What followed was one of the greatest standup performances I ever saw. I can’t really describe it but I was crying and laughing and listening like never in my life. Here was this small woman standing alone against death and simply reporting where her mind had been and what had happened and employing her gorgeously acute standup voice to her own death.

The show was an amazing example of what comedy can be. A way to visit your worst fears and laugh at them. Tig took us to a scary place and made us laugh there. Not by distracting us from the terror but by looking right at it and just turning to us and saying “wow. Right?”. She proved that everything is funny. And has to be. And she could only do this by giving us her own death as an example. So generous.

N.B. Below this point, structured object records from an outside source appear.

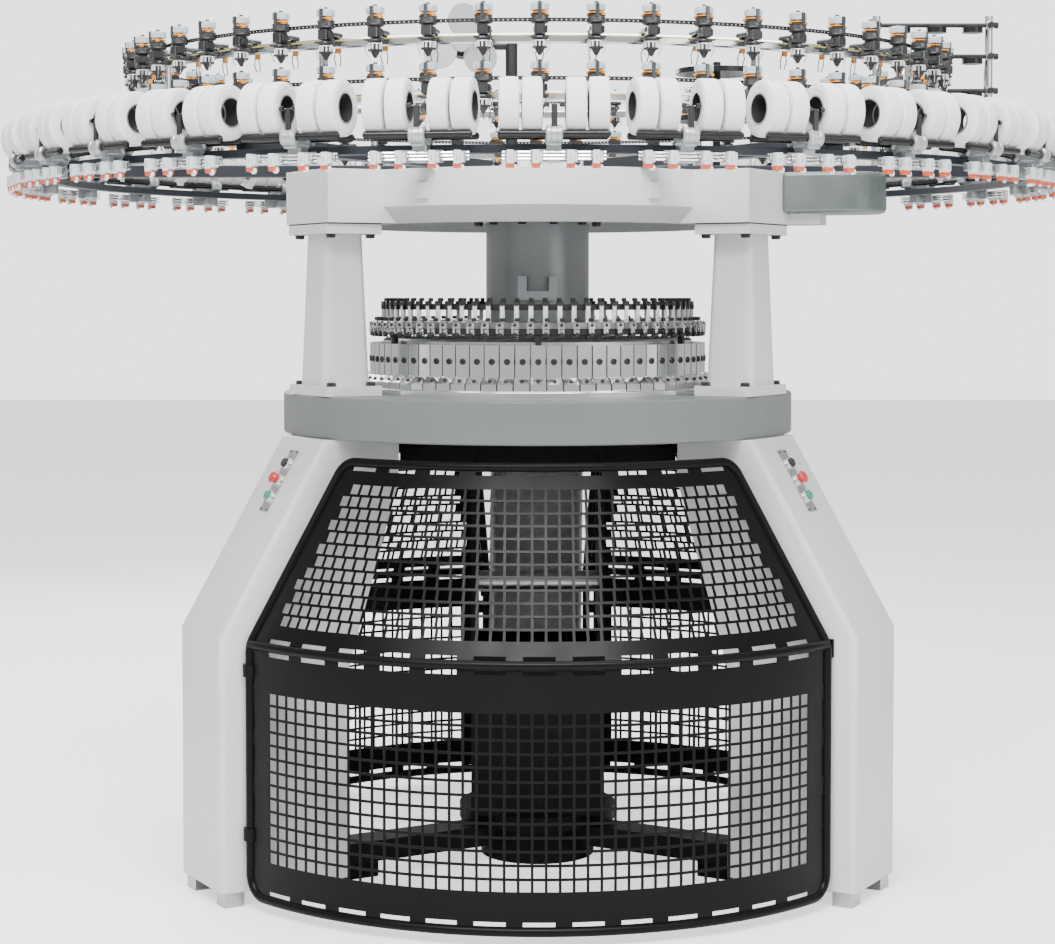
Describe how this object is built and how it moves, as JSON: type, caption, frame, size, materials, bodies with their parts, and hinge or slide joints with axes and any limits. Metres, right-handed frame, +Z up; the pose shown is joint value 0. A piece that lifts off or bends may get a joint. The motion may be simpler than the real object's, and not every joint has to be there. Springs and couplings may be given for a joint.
{
  "type": "industrial circular knitting machine",
  "caption": "Circular knitting machine on three legs, with a ring of cam blocks, guard doors, a take-down frame, rings of yarn feeders and elastane yarn rollers.",
  "frame": {"origin": "centre of the footprint on the floor, on the machine's axis", "axes": "+Z up along the machine's axis, -Y towards the front guard door, +X to the right arm with the drive housing"},
  "size_m": [3.1254, 3.1203, 2.5413],
  "materials": {
    "white_enamel": "satin white enamel",
    "bed_grey": "satin grey enamel",
    "black_coat": "black powder coat",
    "blackened_steel": "blackened bolts",
    "navy_coat": "dark blue powder coat",
    "drive_enamel": "grey-green hammered enamel",
    "polished_steel": "polished",
    "brushed_steel": "brushed",
    "cast_grey": "satin",
    "belt_black": "ribbed belt",
    "gasket_black": "matt",
    "roller_black": "satin",
    "yarn_white": "wound yarn",
    "sensor_grey": "moulded",
    "flag_orange": "gloss",
    "wheel_grey": "satin",
    "button_red": "gloss",
    "button_green": "gloss",
    "button_black": "gloss",
    "fan_grey": "satin"
  },
  "bodies": {
    "machine": {"leg_front_left": "white_enamel", "leg_front_right": "white_enamel", "leg_rear": "white_enamel", "levelling_feet": "brushed_steel", "base_beams": "black_coat", "bed_plate": "bed_grey", "cam_ring": "polished_steel", "pillars": "white_enamel", "crown_gaskets": "gasket_black", "crown": "white_enamel", "drive_housing": "drive_enamel", "centre_drum": "bed_grey", "dial": "brushed_steel", "drum_bracket": "cast_grey", "cam_blocks": "polished_steel", "guide_rings": "cast_grey", "yarn_carriers": "polished_steel", "fasteners": "blackened_steel", "door_fittings": "black_coat", "button_plates": "brushed_steel", "creel_arms": "navy_coat", "creel_ring": "navy_coat", "creel_posts": "polished_steel", "roller_brackets": "cast_grey", "elastane_rollers": "roller_black", "bobbins": "yarn_white", "sensor_rods": "polished_steel", "sensor_bodies": "sensor_grey", "sensor_flags": "flag_orange", "feeder_rails": "polished_steel", "feeder_belts": "belt_black", "feeder_bodies": "cast_grey", "feeder_wheels": "wheel_grey", "tension_bars": "black_coat", "tension_pulleys": "roller_black", "fan_mount": "blackened_steel"},
    "knitting_rotor": {"needle_cylinder": "brushed_steel", "main_gear": "brushed_steel", "takedown_frame": "black_coat"},
    "draw_roller": {"draw_roller": "brushed_steel"},
    "cloth_roller": {"cloth_roller": "roller_black"},
    "drive_pinion": {"drive_pinion": "brushed_steel"},
    "quality_pulleys": {"quality_pulleys": "roller_black"},
    "front_feeder": {"feeder_wheel_front": "wheel_grey"},
    "front_roller_outer": {"front_roller_outer": "roller_black"},
    "front_roller_inner": {"front_roller_inner": "roller_black"},
    "front_bobbins": {"front_bobbins": "yarn_white"},
    "fan_blades": {"fan_blades": "fan_grey"},
    "door_front": {"door_front_frame": "black_coat", "door_front_sheets": "black_coat"},
    "door_right": {"door_right_frame": "black_coat", "door_right_sheets": "black_coat"},
    "door_left": {"door_left_frame": "black_coat", "door_left_sheets": "black_coat"},
    "button_black_left": {"button_black_left": "button_black"},
    "button_black_right": {"button_black_right": "button_black"},
    "button_red_left": {"button_red_left": "button_red"},
    "button_red_right": {"button_red_right": "button_red"},
    "button_green_left": {"button_green_left": "button_green"},
    "button_green_right": {"button_green_right": "button_green"}
  },
  "joints": [
    {"name": "cylinder_spin", "type": "hinge", "parent": "machine", "child": "knitting_rotor", "pos_m": [0, 0, 1.3], "axis": [0, 0, 1], "continuous": true},
    {"name": "draw_roller_spin", "type": "hinge", "parent": "knitting_rotor", "child": "draw_roller", "pos_m": [0, 0, 0.82], "axis": [1, 0, 0], "continuous": true},
    {"name": "cloth_roller_spin", "type": "hinge", "parent": "knitting_rotor", "child": "cloth_roller", "pos_m": [0, 0, 0.33], "axis": [1, 0, 0], "continuous": true},
    {"name": "pinion_spin", "type": "hinge", "parent": "machine", "child": "drive_pinion", "pos_m": [0.50576, -0.292, 1.3], "axis": [0, 0, 1], "continuous": true},
    {"name": "quality_pulley_spin", "type": "hinge", "parent": "machine", "child": "quality_pulleys", "pos_m": [0.545, 0.12, 2.2], "axis": [0, 0, 1], "continuous": true},
    {"name": "front_feeder_spin", "type": "hinge", "parent": "machine", "child": "front_feeder", "pos_m": [0, -1.1953, 2.35], "axis": [0, 0, 1], "continuous": true},
    {"name": "front_roller_outer_spin", "type": "hinge", "parent": "machine", "child": "front_roller_outer", "pos_m": [0.032, -1.52767, 2.05], "axis": [0.9998, 0.0209, 0], "continuous": true},
    {"name": "front_roller_inner_spin", "type": "hinge", "parent": "machine", "child": "front_roller_inner", "pos_m": [0.03041, -1.45168, 2.05], "axis": [0.9998, 0.0209, 0], "continuous": true},
    {"name": "front_bobbins_spin", "type": "hinge", "parent": "machine", "child": "front_bobbins", "pos_m": [0.0312, -1.48967, 2.11732], "axis": [0.9998, 0.0209, 0], "continuous": true},
    {"name": "fan_spin", "type": "hinge", "parent": "machine", "child": "fan_blades", "pos_m": [-0.225, -0.06, 2.422], "axis": [0, 1, 0], "continuous": true},
    {"name": "door_front_swing", "type": "hinge", "parent": "machine", "child": "door_front", "pos_m": [-0.78557, -0.65336, 0.7], "axis": [0, 0, -1], "range_deg": [0, 85]},
    {"name": "door_right_swing", "type": "hinge", "parent": "machine", "child": "door_right", "pos_m": [0.95861, -0.35365, 0.7], "axis": [0, 0, -1], "range_deg": [0, 85]},
    {"name": "door_left_swing", "type": "hinge", "parent": "machine", "child": "door_left", "pos_m": [-0.17303, 1.007, 0.7], "axis": [0, 0, -1], "range_deg": [0, 85]},
    {"name": "button_black_left_press", "type": "slide", "parent": "machine", "child": "button_black_left", "axis": [0.7457, 0.4305, -0.5085], "range_m": [0, 0.004], "stiffness_N_per_m": 500},
    {"name": "button_red_left_press", "type": "slide", "parent": "machine", "child": "button_red_left", "axis": [0.7457, 0.4305, -0.5085], "range_m": [0, 0.004], "stiffness_N_per_m": 500},
    {"name": "button_green_left_press", "type": "slide", "parent": "machine", "child": "button_green_left", "axis": [0.7457, 0.4305, -0.5085], "range_m": [0, 0.004], "stiffness_N_per_m": 500},
    {"name": "button_black_right_press", "type": "slide", "parent": "machine", "child": "button_black_right", "axis": [-0.7457, 0.4305, -0.5085], "range_m": [0, 0.004], "stiffness_N_per_m": 500},
    {"name": "button_red_right_press", "type": "slide", "parent": "machine", "child": "button_red_right", "axis": [-0.7457, 0.4305, -0.5085], "range_m": [0, 0.004], "stiffness_N_per_m": 500},
    {"name": "button_green_right_press", "type": "slide", "parent": "machine", "child": "button_green_right", "axis": [-0.7457, 0.4305, -0.5085], "range_m": [0, 0.004], "stiffness_N_per_m": 500}
  ],
  "couplings": [
    {"joint": "pinion_spin", "follows": "cylinder_spin", "ratio": -11.167},
    {"joint": "draw_roller_spin", "follows": "cylinder_spin", "ratio": 0.21},
    {"joint": "cloth_roller_spin", "follows": "cylinder_spin", "ratio": 0.15},
    {"joint": "quality_pulley_spin", "follows": "cylinder_spin", "ratio": 4},
    {"joint": "front_feeder_spin", "follows": "cylinder_spin", "ratio": -20.833},
    {"joint": "front_roller_outer_spin", "follows": "cylinder_spin", "ratio": 6},
    {"joint": "front_roller_inner_spin", "follows": "cylinder_spin", "ratio": 6},
    {"joint": "front_bobbins_spin", "follows": "cylinder_spin", "ratio": -0.79412}
  ]
}
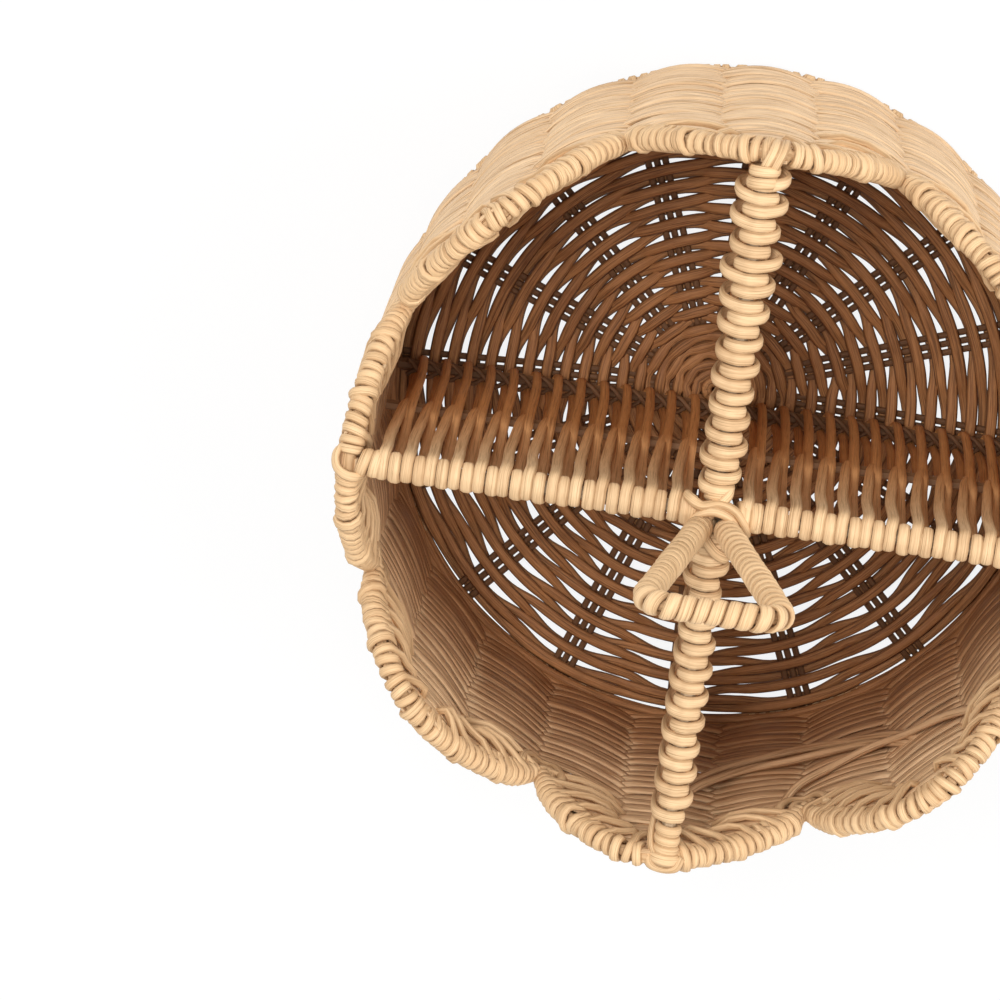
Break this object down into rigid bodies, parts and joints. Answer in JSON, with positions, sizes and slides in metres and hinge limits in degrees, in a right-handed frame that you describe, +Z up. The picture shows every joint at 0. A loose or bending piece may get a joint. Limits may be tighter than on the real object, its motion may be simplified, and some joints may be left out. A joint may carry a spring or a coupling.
{
  "type": "rattan caddy",
  "caption": "Round woven rattan caddy with a scalloped rim, crossing dividers that make open compartments, and an upright triangular carrying handle.",
  "frame": {"origin": "on the surface that the caddy stands on, under the middle of its round base", "axes": "+Z up, along the handle; +X along the divider that the handle's bar is parallel to; +Y along the other divider"},
  "size_m": [0.21, 0.21, 0.2114],
  "materials": {
    "pale_strand": "natural pale rattan strand, satin with fine fibre lines",
    "wall_strand": "natural rattan strand in close weave, satin with fine fibre lines",
    "divider_strand": "natural rattan strand, satin with fine fibre lines",
    "base_strand": "natural rattan strand, matte, a deeper brown",
    "splint": "flat split rattan strips, matte, a deeper brown",
    "cane": "round rattan core rod",
    "wire": "plain drawn wire"
  },
  "bodies": {
    "root": {"wall_weave": "wall_strand", "wall_stake_01": "cane", "wall_stake_02": "cane", "wall_stake_03": "cane", "wall_stake_04": "cane", "wall_stake_05": "cane", "wall_stake_06": "cane", "wall_stake_07": "cane", "wall_stake_08": "cane", "wall_stake_09": "cane", "wall_stake_10": "cane", "wall_stake_11": "cane", "wall_stake_12": "cane", "wall_stake_13": "cane", "wall_stake_14": "cane", "wall_stake_15": "cane", "wall_stake_16": "cane", "wall_stake_17": "cane", "wall_stake_18": "cane", "wall_stake_19": "cane", "wall_stake_20": "cane", "wall_stake_21": "cane", "wall_stake_22": "cane", "wall_stake_23": "cane", "wall_stake_24": "cane", "rim_wire": "wire", "rim_wrap_1": "pale_strand", "rim_wrap_2": "pale_strand", "rim_wrap_3": "pale_strand", "rim_wrap_4": "pale_strand", "rim_wrap_5": "pale_strand", "rim_wrap_6": "pale_strand", "rim_wrap_7": "pale_strand", "rim_wrap_8": "pale_strand", "base_border": "pale_strand", "base_weave": "base_strand", "base_spokes": "splint", "divider_x_top_rod": "cane", "divider_x_mid_rod": "cane", "divider_x_foot_rod": "cane", "divider_x_weave": "divider_strand", "divider_y_top_rod": "cane", "divider_y_mid_rod": "cane", "divider_y_foot_rod": "cane", "divider_y_weave_back": "divider_strand", "divider_y_weave_front": "divider_strand", "crossing_binding": "pale_strand", "rim_binding_right": "pale_strand", "rim_binding_back": "pale_strand", "rim_binding_left": "pale_strand", "rim_binding_front": "pale_strand", "handle_wire": "wire", "handle_wrap": "pale_strand"}
  },
  "joints": []
}
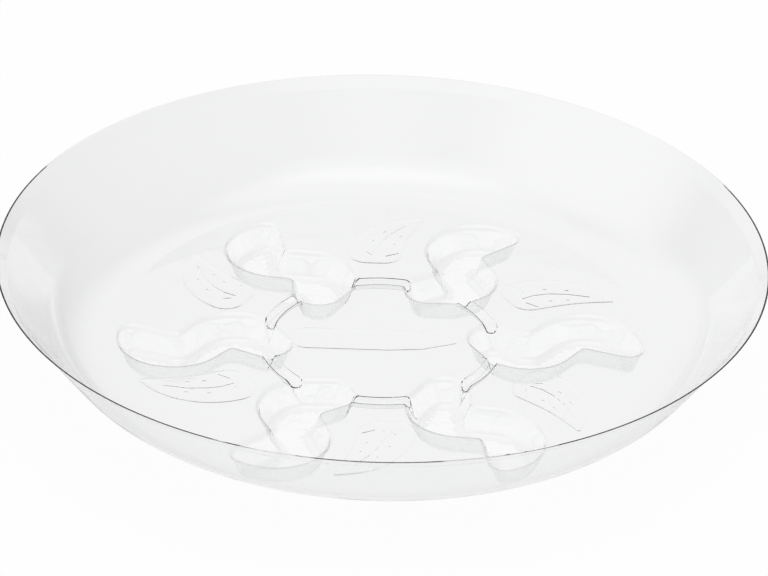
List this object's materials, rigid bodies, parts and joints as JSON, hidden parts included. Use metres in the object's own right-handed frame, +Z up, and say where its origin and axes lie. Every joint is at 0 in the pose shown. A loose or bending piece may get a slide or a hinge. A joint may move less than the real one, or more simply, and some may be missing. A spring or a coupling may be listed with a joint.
{
  "type": "plant saucer",
  "caption": "Round clear plastic plant saucer with a leaning wall, S-shaped hollow feet joined by a ring channel, and a sunk leaf pattern in its floor.",
  "frame": {"origin": "middle of the plane that the feet stand on, under the centre of the rim", "axes": "+Z up through the rim's centre, +X through the middle of one foot"},
  "size_m": [0.3048, 0.3048, 0.051],
  "materials": {
    "clear_plastic": "clear glossy plastic sheet"
  },
  "bodies": {
    "root": {"saucer": "clear_plastic"}
  },
  "joints": []
}
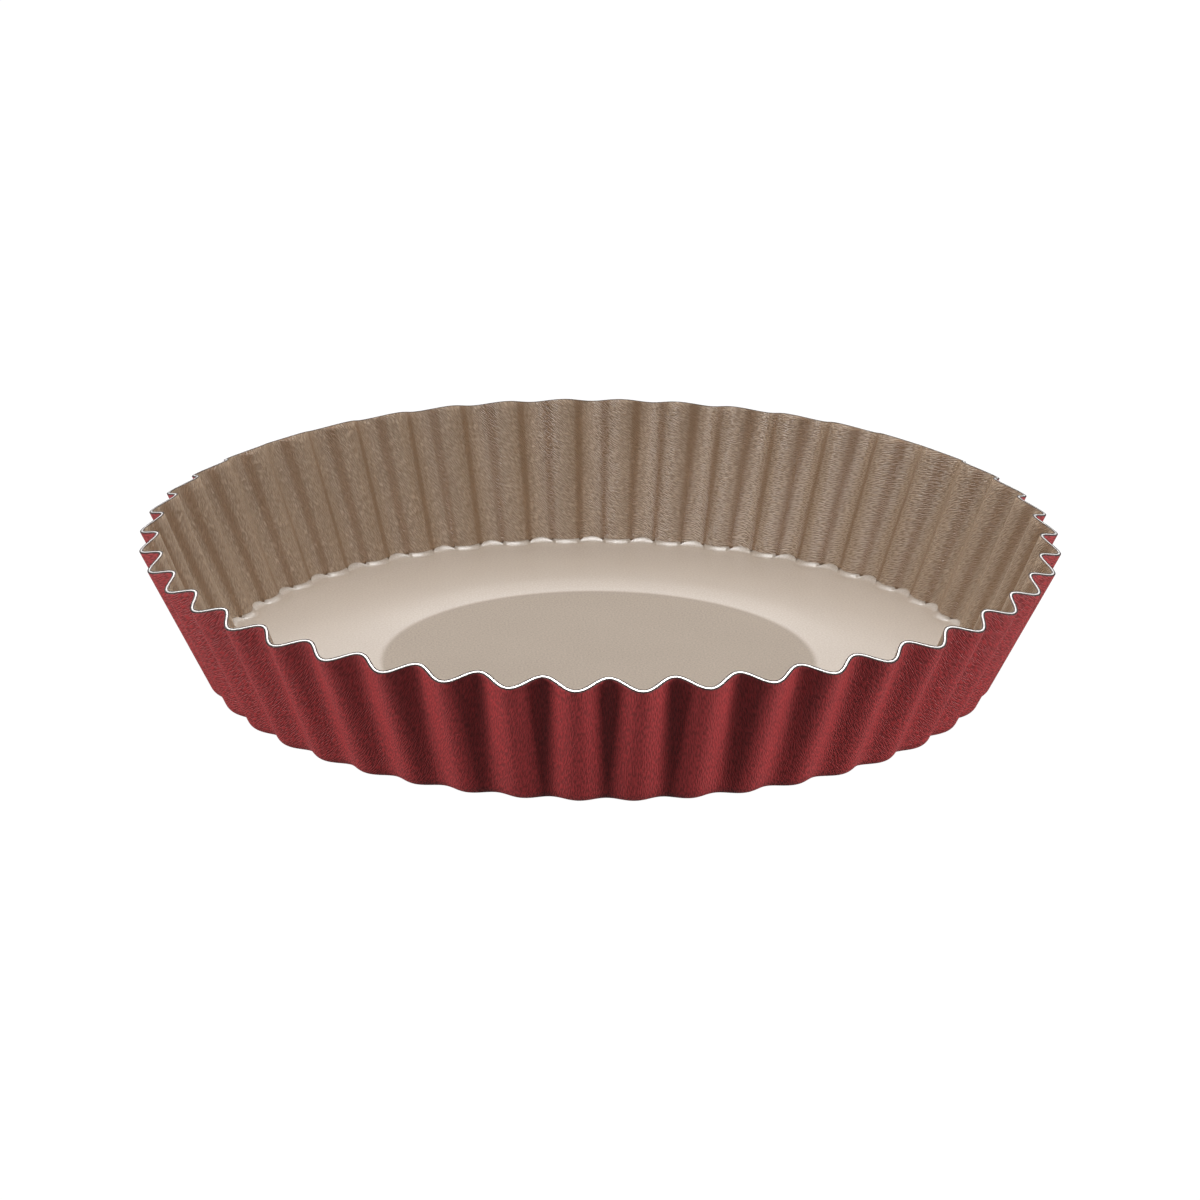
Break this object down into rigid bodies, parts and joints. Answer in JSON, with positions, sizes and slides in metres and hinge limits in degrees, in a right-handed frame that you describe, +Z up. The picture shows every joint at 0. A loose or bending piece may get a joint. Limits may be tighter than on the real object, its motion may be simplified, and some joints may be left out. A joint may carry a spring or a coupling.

I’ve heard her Public Radio interviews about the performance — and about the cancer — but until today, I hadn’t bought the performance, which Louis CK provided on his website for $5.

It was, indeed, a stunning performance that forces the listener to confront how — or even, whether — we press on through the times.


“God never gives you more than you can handle. I picture God going, ‘You know what?I think she can take a little more.’

And then the angels are standing back going, ‘God, what are you doing? You are out of your mind.’

And God is like, ‘No, no, no. I really think she can handle this.’

‘Why God? Why?’

‘No, well, you know, just trust me on this. She can handle this’

“God is insane… if there at all.”

You’ll want to spend the time today to listen to this episode of Fresh Air that aired a few weeks ago…

This is a topic — reacting to the worst news you can get — that had already gotten my attention this week anyway. A colleague of ours at MPR revealed that her husband’s cancer has metastasized into his brain and they had decided he would transition to hospice.

She relayed on her Caring Bridge site how he reacted when the doctor gave them the horrible news.

“Okey-dokey,” he said.

  • Ali

    Timely. Just last Sunday the Strib profiled my friend Colin Farbotko, who passed away Oct 15 of ALS. His coping mechanism was also humor. I’m always impressed by those who can face terrible news with grace.

    Here’s his obit, which hopefully displayed Colin’s personality to the max!

    And his blog, for anyone who’s up for a little ALS humor.

  • Mike C.

    Thanks for this Bob… just, thanks.

  • Heather

    Bob, I heard Steve Seele dedicate “Just Breathe” to them, and it brought me to tears. He didn’t say what prompted the dedication, but it had this incredible weight to it. Thank you for the clue. I wish them both comfort.